I thought the same thing about Time Machine. It works really well with a local laptop that I plug in from time to time for this to work. However, is it considered Time Machine when an iDevice backs itself up to the cloud?
Mail is definitely a local app, even if they did screw the pooch pretty badly with that gmail bug they had a few years ago.
“However, is it considered Time Machine when an iDevice backs itself up to the cloud?”
No. Strictly speaking, iCloud doesn’t even do backups; it syncs data. Difference is that, with backups, you can get a copy back if you accidentally throw away a file. You typically also have multiple ‘old’ copies.
iWork apps (1) kind-of have backups in the form of versions that get synced to the cloud (https://support.apple.com/en-us/HT205411), but I think that’s implemented independently from iCloud’s syncing (You can use it to have multiple versions of a document locally, too)
> No. Strictly speaking, iCloud doesn’t even do backups; it syncs data
There’s literally a switch called “iCloud Backup” in Settings though. This isn’t a per-app data sync, it’s the full device restore that you can use if your phone gets stolen, dropped in the ocean, etc.

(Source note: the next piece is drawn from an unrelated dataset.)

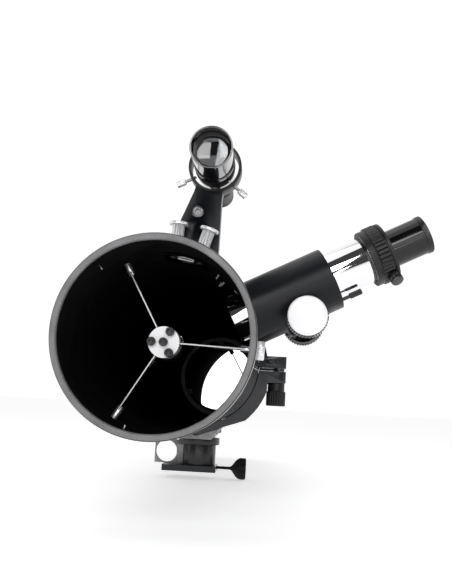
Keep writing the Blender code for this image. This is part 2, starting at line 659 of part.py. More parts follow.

Although you should consider not using it for privacy reasons and running backups to a local machine instead, since last we heard Apple has the encryption keys and will happily hand the entire contents your phone to law enforcement given a warrant.
They have components that run in the cloud, and unfortunately, when I wrote "cloud services" I probably should have written "services that leverage the cloud."